Write out the whole listing again, exactly.

——————

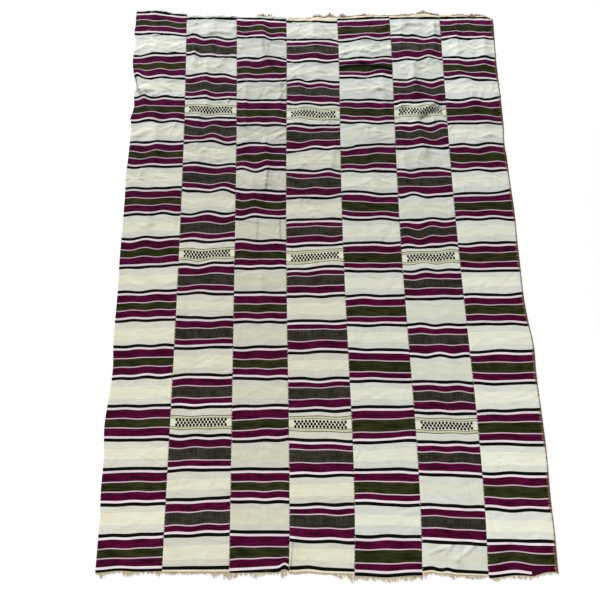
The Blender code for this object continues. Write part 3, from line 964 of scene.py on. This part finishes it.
def yarns_along(paths, radii, sides):
    """Tubes round many paths at once: a ring of points at each step, square to the path, and caps.

    paths holds yarns by steps by 3, in mm, and radii the yarn's radius at each. A ring's points are
    the path's, plus the radius times the cosine and sine of their turn on the path's two directions.
    """
    sideways, upwards = path_frame(paths)
    turn = 2.0 * np.pi * np.arange(sides) / sides
    around = sideways[..., None, :] * np.cos(turn)[:, None] + upwards[..., None, :] * np.sin(turn)[:, None]
    points = paths[..., None, :] + around * radii[..., None, None]
    yarns, steps = paths.shape[:2]
    ring = np.arange(sides)
    following = (ring + 1) % sides
    low = (np.arange(steps - 1) * sides)[:, None]
    quads = np.stack((low + ring, low + following, low + sides + following, low + sides + ring), axis=-1)
    starts = np.arange(yarns) * steps * sides
    body = (starts[:, None, None] + quads.reshape(1, -1, 4)).reshape(-1, 4)
    first = starts[:, None] + ring[::-1]
    last = starts[:, None] + (steps - 1) * sides + ring
    faces = body.tolist() + first.tolist() + last.tolist()
    each = np.arange(yarns)
    return points, faces, np.concatenate((np.repeat(each, (steps - 1) * sides), each, each))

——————

### PROBLEM SOLUTION
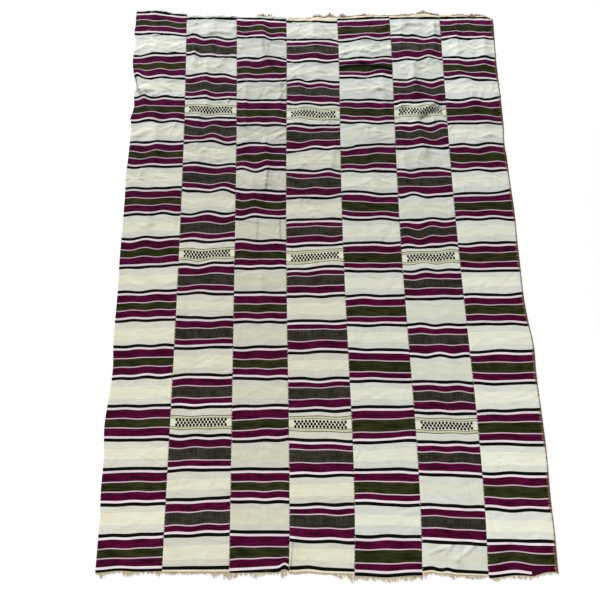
The Blender code for this object continues. Write part 3, from line 964 of scene.py on. This part finishes it.
def yarns_along(paths, radii, sides):
    """Tubes round many paths at once: a ring of points at each step, square to the path, and caps.

    paths holds yarns by steps by 3, in mm, and radii the yarn's radius at each. A ring's points are
    the path's, plus the radius times the cosine and sine of their turn on the path's two directions.
    """
    sideways, upwards = path_frame(paths)
    turn = 2.0 * np.pi * np.arange(sides) / sides
    around = sideways[..., None, :] * np.cos(turn)[:, None] + upwards[..., None, :] * np.sin(turn)[:, None]
    points = paths[..., None, :] + around * radii[..., None, None]
    yarns, steps = paths.shape[:2]
    ring = np.arange(sides)
    following = (ring + 1) % sides
    low = (np.arange(steps - 1) * sides)[:, None]
    quads = np.stack((low + ring, low + following, low + sides + following, low + sides + ring), axis=-1)
    starts = np.arange(yarns) * steps * sides
    body = (starts[:, None, None] + quads.reshape(1, -1, 4)).reshape(-1, 4)
    first = starts[:, None] + ring[::-1]
    last = starts[:, None] + (steps - 1) * sides + ring
    faces = body.tolist() + first.tolist() + last.tolist()
    each = np.arange(yarns)
    return points, faces, np.concatenate((np.repeat(each, (steps - 1) * sides), each, each))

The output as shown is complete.